NATO ambassadors, meeting in Brussels Tuesday, expressed strong solidarity with Turkey, a member-nation, over Syria’s downing of a Turkish military reconnaissance plane last week (June 22). But the 28-member military alliance remained notably muted on the looming question of what further action it may be willing to contemplate, vowing only to “remain seized” of developments.

SummaryPrint NATO ambassadors expressed strong solidarity with Turkey over Syria’s downing of a Turkish military reconnaissance plane last week, writes Laura Rozen. But the military alliance remained notably quiet on the looming question of what further action it may be willing to contemplate.

“Let me make this clear: The security of the Alliance is indivisible,” NATO Secretary General Anders Fogh Rasmussen said in a press briefing following the meeting of the North Atlantic Council Tuesday.  “We stand together with Turkey in the spirit of strong solidarity.”

“I would certainly expect that such an incident won’t happen again,” Rasmussen said. “Should anything happen Allies will remain seized of development, we closely monitor the situation and if necessary we will consult and discuss what else could be done.”

The meeting in Brussels came as reports emerged Tuesday suggesting the downed Turkish aircraft, an unarmed RF-4E Phantom reconnaissance fighter jet, may have been conducting a spying mission over Syria. But Turkey’s Deputy Prime Minister Bulent Arinc, while acknowledging in comments Monday it was outfitted for espionage, “strongly denied it was doing so on this particular mission,” the New York Times reported, in an article noting that the two-seat aircraft “has the ability to gather high-resolution imagery about 60 miles from the target, aviation experts said.”
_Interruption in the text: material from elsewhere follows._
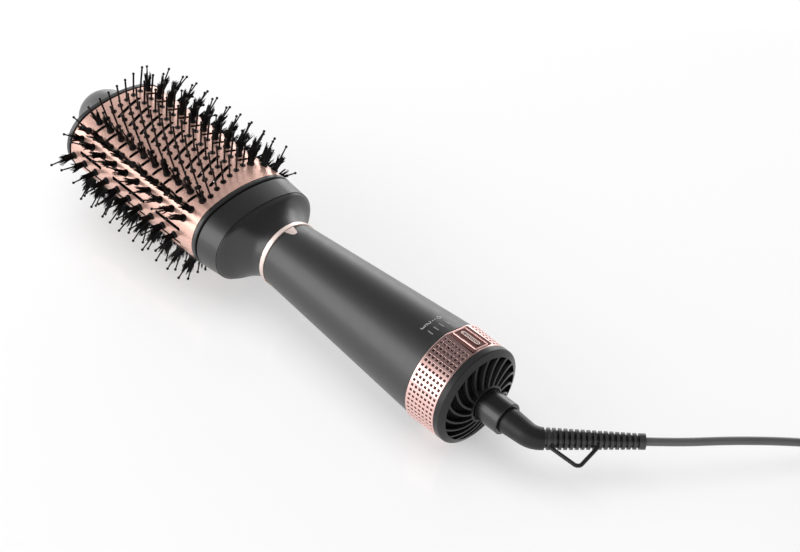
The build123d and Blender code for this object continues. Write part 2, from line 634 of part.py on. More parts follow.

Syria says the downed plane was hit by anti-aircraft fire in self-defense after straying into Syrian airspace and that it did not know it was a Turkish plane. Turkey vehemently denies that Syria didn’t know the plane’s origins, hinting it has some technological evidence, such as intercepted radar communications, to prove it.

The military alliance did not discuss possibly declaring the plane downing as an attack on the entire alliance, Rasmussen indicated. Such a declaration, NATO’s Article 5, has only once been invoked after the September 11, 2001 terrorist attacks on the United States.

“We did not discuss Article 5. We have had a consultation based on Article 4, which is normal,” Rasmussen said. “Turkey has requested such a consultation. ….And as far as future developments are concerned, we have stated in today’s statement that we will remain seized of developments.”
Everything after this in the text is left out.